No Thanks! 3-5 players
I did a comprehensive review on No Thanks! which you can find here.  The game can be a bit too mathy for young children, and there is also the strategy of knowing when to take something and when to pass that can be hard to master.  It's a fun game, but it can be a bit hit or miss with kids.  For time, you're looking at about 10 minutes to finish the game, which is great if you want to play multiple rounds.

For Sale 3-6 players
I recommend For Sale for older kids, probably in the 10+ maybe 12+.  There's a lot of auctions, and a fair amount of strategy.  That being said, houses are fun to mess with and competition for the space station can get really intense, especially when no one wants to be in the cardboard box.  For time, this is probably a 15-25 minute game.  A lot depends on how many players, how many rounds of betting, and how intense those competitions get.  The 2nd half is usually pretty quick.

Price Wars

My pick here has actually shifted.  It used to be Tiki Topple, which is still a good game, but I'd have to take Incan Gold these days.  It's a little more expensive, but I've never met someone who didn't like it after playing.  Kids seem to like the idea of adventuring for treasure, which gets them in. Even if they lose, they still collected something, which is a positive experience.
My runner up is Can't Stop.  Sadly, the game is just too expensive for what it is right now.  What I would recommend is mocking up your own board, finding some spare pieces and dice, and giving it a try before you buy it.

As a final note, I'm not the blogging expert on gaming with the family.  I recommend two sites.  http://fathergeek.com as well as http://growingupgamers.blogspot.com. Both are great with family recommendations, as well as interesting reads.

Wednesday, August 1, 2012

July 2012 Update

Welcome to August! This year is going too quickly.
July felt a bit slow, but I then realized that I played games on 4 different days.  That explains some of the slow feeling, since there weren't a lot of gamedays, but there were a lot of games played on the days in question.  
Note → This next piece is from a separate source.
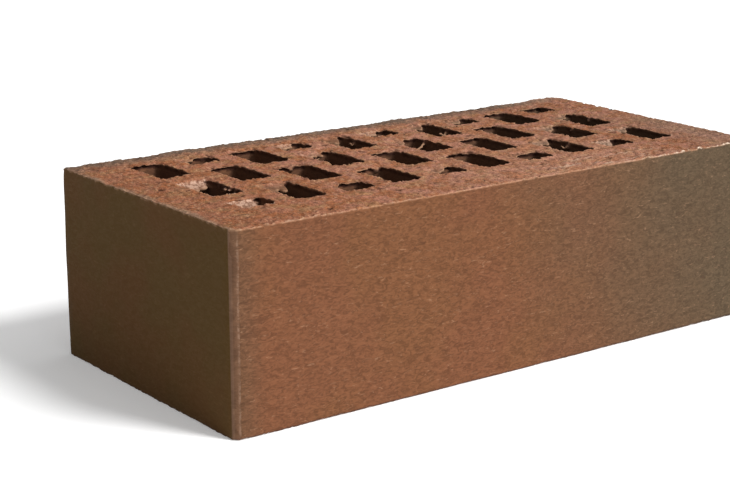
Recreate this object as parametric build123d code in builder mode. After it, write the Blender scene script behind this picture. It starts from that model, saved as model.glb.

Star Runner testing is going well.  I'm looking at little changes as opposed to big ones right now, which is a much nicer place to be in terms of design.

What did I actually play in July?
  • Tsuro x6
  • No Thanks! x5
  • Pizza Theory x3
  • Gem Dealer x2
  • Incan Gold x2
  • Aquaretto x1
  • Fauna x1
  • For Sale x1
  • Give Me the Brain x1
  • Say Anything x1
  • Word on the Street x1
  • Zooloretto x1
  • Star Runner 1 test
That's a grand total of 26 for July, short of June, but still up there.  The running total for the year is 176, which is 1 game up on the quest for 300.  Now I just need average 25 plays per month to hit 300 by New Year's Eve.
I acquired three new games, Campaign Manager 2008 from an Amazon sale, Word on the Street from the Barnes and Nobles clearance bin for about $7, and a signed and personalized copy of Wits and Wagers Party for my role as a playtester last summer (look in the rules for me, I'm there)
I'm still watching and enjoying Tabletop, which is Will Wheaton's youtube show on boardgames. That airs every other Friday.  Fiasco isn't my type of game, but it was fun to watch them play.  Great news on that front, Geek and Sundry announced a partnership with Target to feature every game played on Tabletop in the store with a sticker that says "as seen on Tabletop"  Games truly are getting into the mass market.
My unplayed game count is now 20 with the addition of Wits and Wagers Party and Campaign Manager '08. At least I bought and played Word on the street.  At this rate, it looks like the goal of playing them all is dead, but I'll keep trying.
Reviews!  July saw several reviews.    There's still more to come in August, hopefully 3-5, but we'll see what happens with real life.  
This was the list in the June update for review goals in July and August
  • Star Trek Fleet Captains - not done
  • Lemonade Stand - not done
  • Pizza Theory - DONE!
  • Tsuro - DONE!
  • Shadows Over Camelot - not done
  • Scrumbrawl - not done
  • Fauna - not done
  • Bonus game not on the list but reviewed by special request, No Thanks!
Finally, the State of the 2012 Resolutions
  • Play every game I won that I've yet to play at least once - 20 to go.
  • Finish Risk Legacy (4/15)
  • Log 300 game plays (176/300 - on pace)
  • The rest were done in months gone by.
I'm still looking for more guest authors.  Really, anything you want to talk about.  If you want to talk with me, or just talk to the readers, let's make it happen.  Want to share a review here, great!  Want to talk about why Candyland is a great game, ok, I'll bite, love to hear what you have to say.  Basically, let me know what you'd like to talk about, and we can make that happen.
*Followup on this, I do have someone who's going to come on and help me with a few articles, look forward to those soon*
Thank-you all for reading the articles and commenting, as sporadic as they are, the comments keep me going.  You keep me energized and enthused to continue talking about games.